Economist Muttukrishna Sarvananthan said that as long as the military maintains its successes in the northern battles, Rajapakse would be able to muster public support despite the country’s economic woes.

“In spite of being the second largest public expenditure [after public debt repayments] and the major contributor to widening budget deficit , as long as the military advances and successes continue on the ground there is very little likelihood of the huge defence budget impacting negatively on the overall economy of Sri Lanka in the short to medium term,” Sarvananthan told IPS.

The war and its success appeared to be the lynchpin of the budget. “We should not forget that the budget was presented at a time when the country is facing a major terrorist problem,” parliamentary leader of the National Freedom Front, Wimal Weeravansha, said.

However Sarvananthan, who is a Fulbright Visiting Research Scholar at George Washington University, told IPS that despite the budget’s focus on improving national industries, there were no major incentives to promote investments.

“I do not think there are any realisable measures taken to promote investment in the proposed budget for 2009. Any improvement in investment climate will largely depend on the improvement in the security situation in the current theatre of war, in the [financially vital] western province and the country at large,” he said.

The Sri Lankan Central Bank also holds similar views. ”It is imperative, whilst finding a long-term solution to the ongoing conflict in the country, to create an investor- friendly environment in the island for the realisation of better living standards,” the Bank said in its annual review released two days prior to the budget.

However, Rajapakse’s supporters disagreed. “This is a budget that breaks away from neo-liberal economic policies… it tries to strengthen the national economy,” Weeravansha said.

On its side the LTTE, two days after the budget presentation, reiterated willingness to enter into ceasefire with the government, but were rebuffed.

“There is no hesitation on our side to reiterate our position that we have always wanted a ceasefire.
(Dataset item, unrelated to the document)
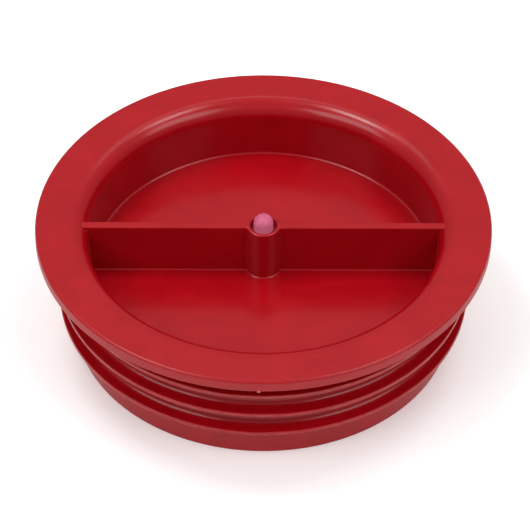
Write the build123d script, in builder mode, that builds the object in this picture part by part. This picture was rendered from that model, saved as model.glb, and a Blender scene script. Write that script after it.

It is the Government of Sri Lanka that unilaterally abrogated the ceasefire,” LTTE political head Balasingham Nadesan said on Nov. 8.

Nadesan told the pro-LTTE ‘TamilNet.com’ portal that the Tigers were fighting a defensive war and that it was the government which had abrogated a long-standing ceasefire. In January, the government formally scrapped a five-year-old ceasefire with the LTTE, brokered by the Norwegian government in 2002.

However government officials shot down chances of a truce. “Any ceasefire is possible only after the Tigers give up arms,” defence spokesman and minister Keheliya Rambukwella said.

Heavy fighting since the abrogation of the ceasefire, especially in areas under the control of the LTTE in Sri Lanka’s north known as the Vanni, has displaced tens of thousands civilians.

Acording to United Nations figures at least 230,000 civilians remain trapped in areas north east of Kilinochchi, the LTTE political nerve centre, now besieged by government forces.